Friday, October 7, 2011

Rock 'Em Sock 'Em: REAL STEEL


Real Steel takes place in a time in the near future, a mere fourteen years from now, when boxing will become a sport of the past. Because of an ever increasing audience demand for carnage and destruction – the boxing equivalent of going to NASCAR for the crashes – and because of leaps and bounds in the field of robotics, boxing will be a sport for souped-up humanoid robots, controlled by their owners to beat each other until sparks and oil splatter all over the ropes. This is miles from Robot Wars a TV show from about a decade ago that sent what were essentially Roombas with rotary saws crashing into each other. The boxing of Real Steel is boxing as we know it today with the same rules and the same rings, but the athletes have gone the way of the factory worker. Instead of testing the limits of the human body, robot boxing tests the limits of cold, hard steel. It’s a wonder the crowds at these events aren’t wearing earplugs.

The film follows a down-on-his-luck, debt-burdened robot manager (Hugh Jackman) who just can’t catch a break. In the opening scene, he pulls up to a small town fair where he’s hoping to make a little money by pitting his fighter against a bull and wagering a sizable sum with the event’s promoters. Minutes later, his robot’s impaled by a horn and scattered across the arena. The promoters expect him to pay up so he skips town. As he’s escaping, he receives word that his old girlfriend has died, which leaves the eleven-year-old son (Dakota Goyo) he’s never met in need of a guardian. Pulling up to the courthouse, he convinces his ex’s sister (Hope Davis) to give him a few months with his son, just for the summer.

This seems like two disparate plotlines, but they’re drawn together when the boy shows a talent for helping his dad, and his dad’s robo-gym landlord (Evangeline Lilly), work to get their robots in fighting shape. (It’s explained away with an off-handed reference to video games, ‘cause kids like those, right?) So the working-poor underdog, a former human pugilist who has found his talent displaced and unexploited, struggling to make ends meet and turn his life around, is encouraged by his son to try one last time to make a go of robot boxing. It’s not too subtle, but I liked how the robots become metaphors through which the father and son work out their individual problems and eventually bond. But the old fighting robot has been rendered unusable by a bull’s goring, so first they need to find a ‘bot. Then, they need to get him to fight with the best of them.

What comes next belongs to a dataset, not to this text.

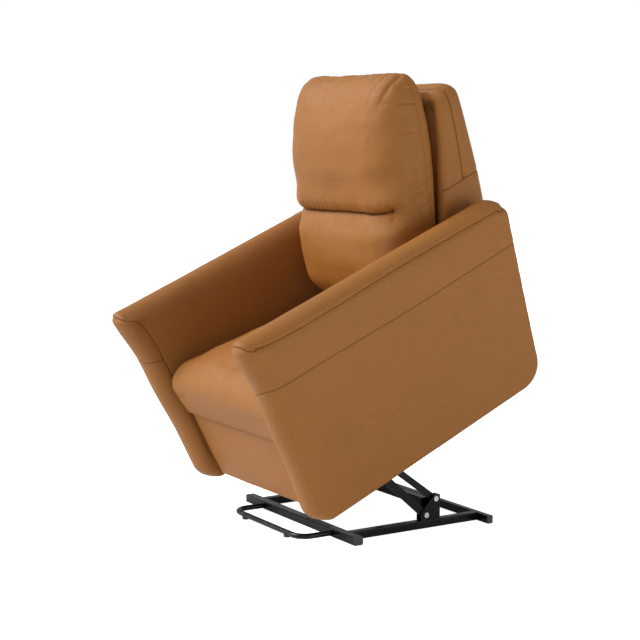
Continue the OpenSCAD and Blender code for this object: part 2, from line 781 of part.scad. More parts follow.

It’s a testament to the power of clichés done right that the film works so well. The two appealing performances from the leads ground the proceedings in a nice, heightened Hollywood approximation of human emotion. Jackman, with plenty of big star-power charisma, and Goyo, with engaging boyish energy, play off each other well. The remarkable blend of practical and digital effects works well for the robots. The believable blending between the worlds of man and machine creates a reasonably credible, if more than a little silly, sci-fi world for what is essentially a standard boxing movie.

The movie’s screenplay comes from John Gatins who has two baseball movies, one basketball movie, and a horseracing movie to his credit. He knows just the path to set the movie on and piles up the conflict in the usual ways. The underestimated little robot the father-son duo finds, fixes, and trains works his way up the ranks. They start in gritty underground matches played against scary punks with no rules in roadside bars, dark clubs and back-alley warehouses, before they fight their way into higher stakes and bigger money. In solid sports movie fashion, the stakes grow as we charge forward to the Big Fight with a popular, scary champion with boo-worthy corporate backers. Each new match makes the widescreen spectacle all the more eye-catching with massive crowds, large stadiums, and plenty of neon lighting and pounding bass. It may be a bit predictable (when it comes to figuring out where this goes, do you need a roadmap?) but it’s also enjoyable. I found the matches just as, if not more, thrilling and involving as any of the fights in last year’s Oscar-winning boxing movie The Fighter.

The sci-fi specifics may be a little fuzzy, the characters archetypes, and the plot a compilation of sports film’s greatest moments, but Real Steel is a big pleasing popcorn movie. It’s loud and kind of dumb, but it’s also appealing, exciting, and more or less satisfying. Director Shawn Levy, he of the Cheaper by the Dozen and Pink Panther remakes and two Night at the Museum movies, has stepped out of his (bad) family-comedy comfort zone to make a comfortable big budget picture. With its warm father-son dynamic and surprisingly convincing robot effects deployed for a sturdy formula adequately told, the film has a pleasant feel. The look is glossy and confident. The pace is brisk but deliberate yet exciting. It’s a fun entertainment machine, an enjoyable couple of hours that tells a story through robots beating the living steel out of each other for characters I cared about.